Smoked Pork Loin With Pecan Wood And Mexican History

Smoked Pork Loin With Pecan Wood And Mexican History

Smoked pork is the perfect party buffet dish, served with a finger-licking sauce, Chile Ancho Adobo.  Here’s a smoked pork loin recipe with pecan wood that results in a succulent, melt-in-your-mouth dish, just in time for this cold weather and friends.  I suggest you make TWO of them,  they’re that delicious.

By keeping the temperature at 185º F and making sure the smoke does not turn densely white for too long a time, the smoke flavor is subtle, sweet. Thin blue smoke, TBS, adheres as a lighter smoke taste, over a longer period of time, and thick white smoke, TWS, will adhere quickly with a very strong smoke taste.  Thick white smoke can also add a bitter taste to the smoked pork, depending on the wood.  I advise that you do your best to keep the smoke blue and the smoked pork will be amazing.

We did not always think pork was delicious.
Smoked pork loin has a history that starts with Pigs were brought to Mexico by Spaniards
Pork was at first strongly rejected by Mexico Native peoples, as told in 1541.

Along with horses, pigs were the first European animals to be brought to the Americas by the Spaniards.  Our indigenous ancestors did not readily welcome the Spanish pigs. The “Relación De Michocán,” written in 1540, describes the reaction of the Michoacán king, Tzintzicha, when the arriving Spaniards made the mistake of gifting him with ten pigs:

“¿Qué cosa son éstos?”, dijo al verlos. “¿Son ratones que trae esta gente?”

“What are these things?” he said upon seeing them, “These people are bringing rats?” (De Alcalá, 1540)

Tzintzicha immediately ordered the pigs killed, because he considered them not just giant rats, but also an omen of bad luck.  He was right about the second. Don’t let this story put you off pork. Eventually it became culinarily accepted and commercially important.

Recipe For Smoked Pork Loin

Two 3-lb pork loins
3 gallons of brine
First, the brine
Ingredients
2 1/2 gallons room temperature water
1/2  gallon ice
2 lb salt
1 lb brown sugar
1 ounce TCM (tinted curing mixture, also called Prague powder #1)  Note: Being aware of the pros and cons of nitrates and nitrites in TCM, I think this is a safe, moderate use of nitrite.  TCM prevents botulism, a foodborne illness caused by bacteria that grows when meat is cooked at very low temperatures over a long time.  TCM will also give the loin a nice pink cast.
Method:
1.  Add the sugar, salt and TCM to the water and stir until completely dissolved.
2.  Add the ice to cool the brine.
3. Cut off excess fat and weigh the pork loins.  Inject them with an amount of brine that equals 10% of their weight.
ARITHMETIC: Injected brine for a 3 lb pork loin would be thus: 3 lb loin X 16 ounces = 48 ounces.
Then 48 ounces X .10 = 4.8 ounces.  So you’d inject 4.8 ounces of brine. (it’s convenient that 1 fl. oz. of water weighs 1 oz.)
4.  Place loins in a stainless steel or plastic container and completely cover them with the brine.  Top them with a heavy dish to keep them submerged.
5.  After three days of brining, remove them, rinse with fresh water and pat them dry and place in the fridge, uncovered, for 16 hours until a pellicle forms on the skin.  This tacky glaze will help absorb smoke and keep in the moisture.  You can omit this step if you want.
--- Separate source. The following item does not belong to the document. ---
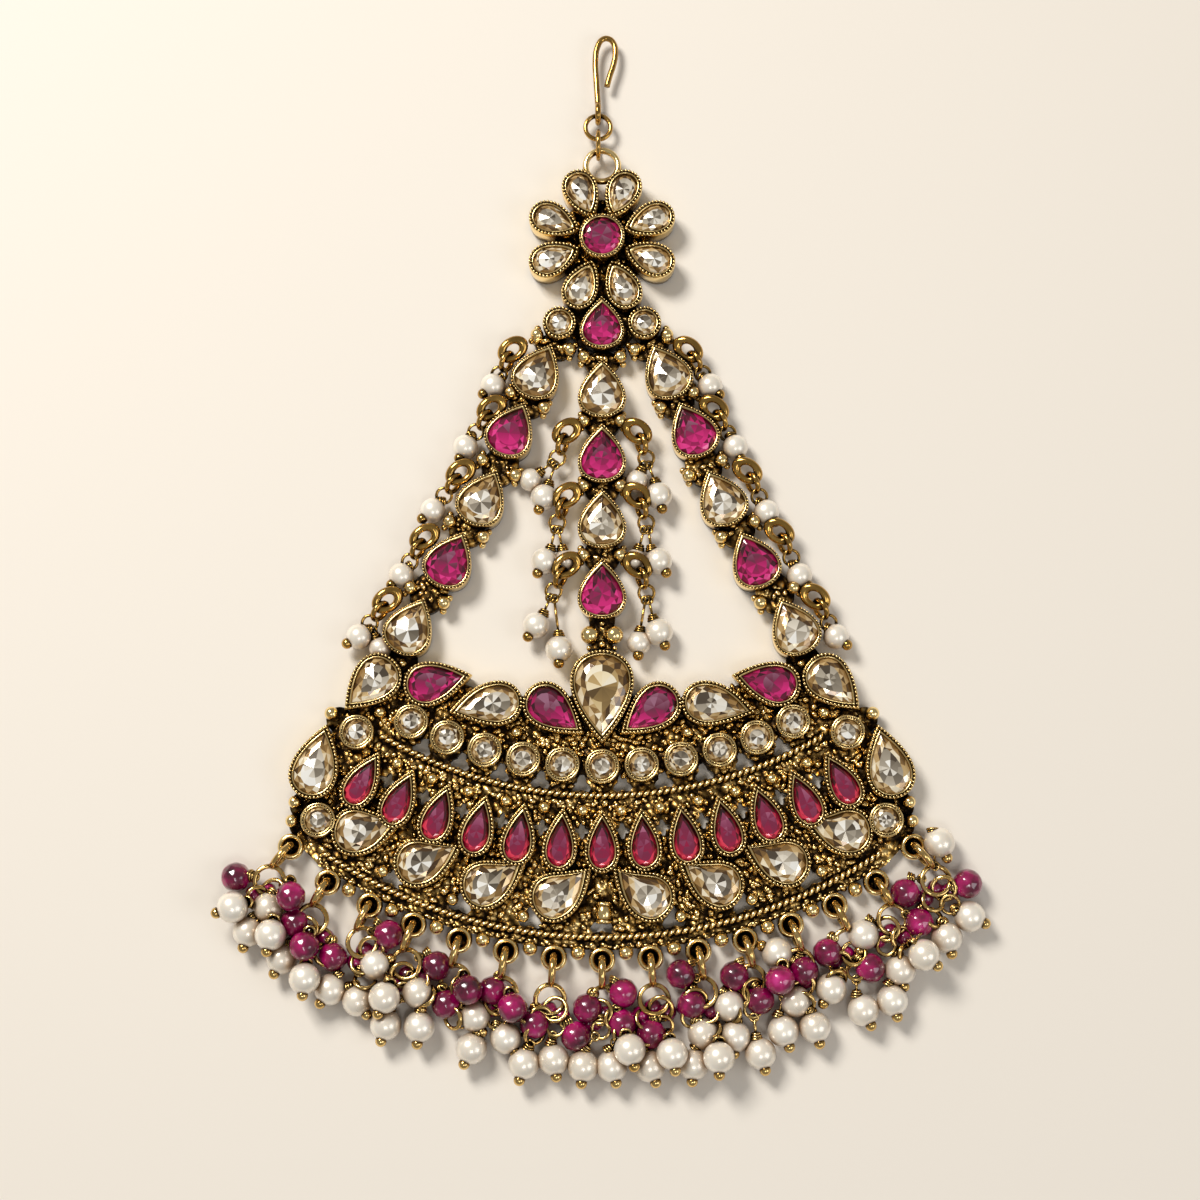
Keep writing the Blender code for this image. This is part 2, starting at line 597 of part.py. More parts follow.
def make_rows():
    # the settings that repeat along the crescent's arcs
    bodies = []
    rounds = round_outline(ROUND_BEZEL)
    for angle in row_angles(ROUND_ROW_COUNT, ROUND_ROW_PITCH):
        x, y = on_row(ROUND_ROW_Y, ROUND_ROW_RADIUS, angle)
        bodies.append(stone_setting(rounds, ROUND_BEZEL, place(x, y, angle)))
    teardrop = drop_outline(TEARDROP_WIDTH, TEARDROP_LENGTH, sides=STONE_SIDES)
    for angle in row_angles(TEARDROP_ROW_COUNT, TEARDROP_ROW_PITCH):
        x, y = on_row(TEARDROP_ROW_Y, TEARDROP_ROW_RADIUS, angle)
        bodies.append(stone_setting(teardrop, TEARDROP_WIDTH, place(x, y, angle)))
    for side in (-1, 1):
        leaf = drop_outline(LOWER_LEAF_WIDTH, LOWER_LEAF_LENGTH, LEAF_BEND * side, STONE_SIDES)
        for index in range(LEAF_ROW_COUNT):
            angle = side * LEAF_ROW_PITCH * (index + LEAF_ROW_START)
            x, y = on_row(LEAF_ROW_Y, LEAF_ROW_RADIUS, angle)
            matrix = place(x, y, angle + side * LEAF_TURN)
            bodies.append(stone_setting(leaf, LOWER_LEAF_WIDTH, matrix, LOWER_LEAF_TOP))
    return bodies


def make_top_settings(bodies):
    # the leaves, drops and corner rounds on each side of the golden crystal
    for side, word in ((-1, "left"), (1, "right")):
        for angle, rise in CORNER_ROUNDS:
            x, y = beside_rounds(side * angle, rise)
            bodies.append(stone_setting(round_outline(ROUND_BEZEL), ROUND_BEZEL, place(x, y)))
        for name, row in TOP_SETTINGS.items():
            width = row["width"] * MM
            outline = drop_outline(width, row["length"] * MM, row["bend"] * side)
            x, y = beside_rounds(side * row["angle"], row["rise"])
            matrix = place(x, y, side * math.radians(row["turn"]))
            if name.startswith("ruby"):
                add_set_stone(f"{word}_{name}", bodies, outline, width, matrix, ruby)
            else:
                bodies.append(stone_setting(outline, width, matrix))


def make_crescent():
    bodies = [plate(web_outline(), 0.0, WEB_THICKNESS)] + make_rows()
    make_top_settings(bodies)
    crystal = drop_outline(CRYSTAL_WIDTH, CRYSTAL_LENGTH)
    add_set_stone("golden_crystal", bodies, crystal, CRYSTAL_WIDTH, place(0, 0, math.pi), clear, CRYSTAL_TOP)
    bodies.append(arc_rope(UPPER_ROPE_Y, UPPER_ROPE_RADIUS, UPPER_ROPE_HALF_ANGLE))
    bodies.append(arc_rope(LOWER_ROPE_Y, LOWER_ROPE_RADIUS, LOWER_ROPE_HALF_ANGLE))
    for x, y, turn in eyelets():
        matrix = place(x, y, turn, EYELET_HEIGHT)
        bodies.append(ring(EYELET_RADIUS, EYELET_WIRE, matrix, EYELET_SIDES, EYELET_WIRE_SIDES))
    casting("crescent", bodies, gold, pierced_gaps())


def pierced_gaps():
    # the openwork of the web, as rows of gaps: lowest y, radius, count, pitch, width, sides
    rows = [
        (ROUND_ROW_Y - ROUND_BEZEL / 2, ROUND_ROW_RADIUS + ROUND_BEZEL / 2,
         ROUND_ROW_COUNT - 1, ROUND_ROW_PITCH, ROUND_GAP_WIDTH, 3),
        (TEARDROP_ROW_Y + TEARDROP_LENGTH / 6, TEARDROP_ROW_RADIUS - TEARDROP_LENGTH / 6,
         TEARDROP_ROW_COUNT - 1, TEARDROP_ROW_PITCH, TEARDROP_GAP_WIDTH, 4),
        (LOWER_ROPE_Y + WEB_BORDER, LOWER_ROPE_RADIUS - WEB_BORDER,
         2 * LEAF_ROW_COUNT - 1, LEAF_ROW_PITCH, LEAF_GAP_WIDTH, 3),
    ]
    gaps = []
    for lowest, radius, count, pitch, width, sides in rows:
        outline = round_outline(width, sides)
        for angle in row_angles(count, pitch):
            x, y = on_row(lowest, radius, angle)
            through = [(-WEB_THICKNESS, 1.0), (2 * WEB_THICKNESS, 1.0)]
            gaps.append(stacked(outline, through, place(x, y, angle + math.pi / sides)))
    return gaps


def eyelets():
    # x, y and turn of each eyelet from left to right: a row along the web's lower edge, and
    # one beyond each end of it, at the corner of the web
    corner_x, corner_y = beside_rounds(*WEB_EDGE[-1])
    end_x = corner_x + END_EYELET_STEP[0]
    end_y = corner_y + END_EYELET_STEP[1]
    row = [
        (*on_row(LOWER_ROPE_Y - EYELET_ROW_DROP, LOWER_ROPE_RADIUS + EYELET_ROW_DROP, angle), angle)
        for angle in row_angles(EYELET_ROW_COUNT, EYELET_ROW_PITCH)
    ]
    return [(-end_x, end_y, -END_EYELET_TURN)] + row + [(end_x, end_y, END_EYELET_TURN)]


def make_fringe():
    # each cluster: a ring that stands through its eyelet, with beads on pins beyond it
    height = RING_RADIUS + RING_WIRE
    reach = math.sqrt(RING_RADIUS ** 2 - (height - EYELET_HEIGHT) ** 2)
    for number, ((x, y, turn), beads) in enumerate(zip(eyelets(), FRINGE), 1):
        outward = Vector((math.sin(turn), -math.cos(turn), 0))
        centre = Vector((x, y, height)) + outward * reach
        root = centre + outward * RING_RADIUS
        bodies = [ring(RING_RADIUS, RING_WIRE, upright(centre, math.atan2(outward.y, outward.x)))]
        for kind, bead_x, bead_y, layer in beads:
            radius = RUBY_BEAD_RADIUS if kind.endswith("ruby") else PEARL_RADIUS
            bead = Vector((x + bead_x * MM, y + bead_y * MM, PEARL_RADIUS + layer * LAYER_HEIGHT))
            bodies.append(bead_drop(bead, root, radius, kind.startswith("headed")))
        casting(f"fringe_{number:02d}", bodies, pearl)


clear_scene()
jhoomar = make_collection("jhoomar")
tools = make_collection("tools")
gold = make_finish("antique_gold")
ruby = make_finish("ruby_glass")
clear = make_finish("clear_glass")
pearl = make_finish("pearl")
make_hook()
make_rings()
make_crown()
make_strand("left_strand", OUTER_STRAND, -1)
make_strand("right_strand", OUTER_STRAND, 1)
make_strand("centre_strand", CENTRE_STRAND)
make_crescent()
make_fringe()
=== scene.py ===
# Looks of the jhoomar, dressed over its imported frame: antique castings, cut stones, pearls and fringe.
# Plans are in millimetres, meshes in metres, in the frame of the castings.
import math
import random

import bmesh
import bpy
from mathutils import Matrix, Vector


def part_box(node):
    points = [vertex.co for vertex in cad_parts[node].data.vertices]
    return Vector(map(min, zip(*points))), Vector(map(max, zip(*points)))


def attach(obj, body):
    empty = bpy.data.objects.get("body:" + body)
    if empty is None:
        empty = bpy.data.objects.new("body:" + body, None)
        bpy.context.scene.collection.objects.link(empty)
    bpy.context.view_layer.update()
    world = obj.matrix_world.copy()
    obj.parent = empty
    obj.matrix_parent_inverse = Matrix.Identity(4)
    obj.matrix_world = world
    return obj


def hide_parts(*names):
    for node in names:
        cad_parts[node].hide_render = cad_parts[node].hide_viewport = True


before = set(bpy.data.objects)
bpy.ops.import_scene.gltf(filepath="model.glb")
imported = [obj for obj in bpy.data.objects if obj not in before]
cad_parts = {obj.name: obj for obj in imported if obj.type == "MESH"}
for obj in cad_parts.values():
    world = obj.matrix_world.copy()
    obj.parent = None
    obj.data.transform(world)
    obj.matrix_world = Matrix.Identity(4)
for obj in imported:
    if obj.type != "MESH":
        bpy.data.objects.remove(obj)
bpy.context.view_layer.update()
mm = 0.001
dice = random.Random(11)


# Shader maths: a socket that takes part in Python expressions
class Value:
    def __init__(self, look, socket):
        self.look = look
        self.socket = socket

    def maths(self, operation, *others):
        inputs = dict(enumerate((self,) + others))
        return self.look.node("Math", {"operation": operation}, inputs)

    def __add__(self, other):
        return self.maths("ADD", other)

    def __sub__(self, other):
        return self.maths("SUBTRACT", other)

    def __rsub__(self, other):
        return self.look.node("Math", {"operation": "SUBTRACT"}, {0: other, 1: self})

    def __mul__(self, other):
        return self.maths("MULTIPLY", other)

    __radd__ = __add__
    __rmul__ = __mul__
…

I always do it, but it’s not essential.
6.  Then smoke the pork in pecan wood at 185° F for about 6-8 hours until the internal temperature reaches a minimum of 145° F  and not more than 150° F.
Knife Skills and Slicing:
Precision Knife Skills are essential for everything in the kitchen, from meats to pastry.
Precision Knife Skills are essential for everything in the kitchen, from meats to pastry.

When I served it at the buffet table, the slices were ultra thin, as you can see in the picture.  This makes for a beautiful presentation but also adds to the melt-in-your-mouth texture. Smoked pork is best when brined. I use pecan wood. Chef Kevin Babbitt, fellow CIA grad, helped me prepare the buffet feast and to him goes the credit for slicing the pork and arranging it as you see it laid out in the picture (revelers got to it really fast).  He is the Sous Chef at Texas Meat Company in Boerne, and also Sous Chef, leading the fine dining at Cypress Grille.
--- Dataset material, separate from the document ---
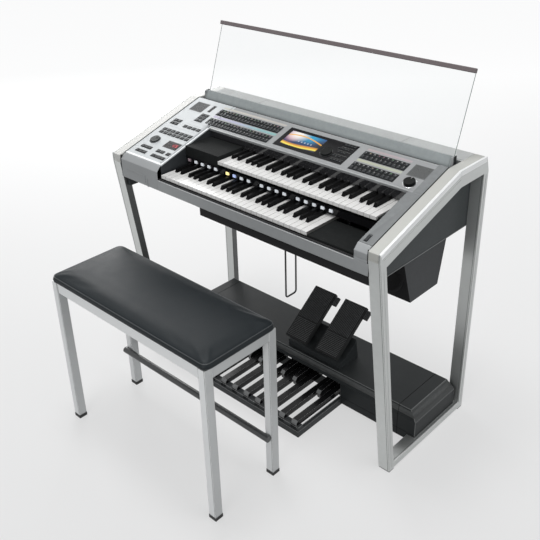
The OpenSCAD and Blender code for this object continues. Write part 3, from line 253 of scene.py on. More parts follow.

When I was at the CIA our class of 18 culinary students was drilled for 3 weeks in “precision knife skills.” It takes a lot of practice to get wafer-thin slices, and you use a very long slicing knife that is razor sharp.

It’s been a long time since the 1500s when pigs arrived and were thought to be giant rats.  They’ve become an integral part of outdoor cooking. Let me know how your smoked pork turns out.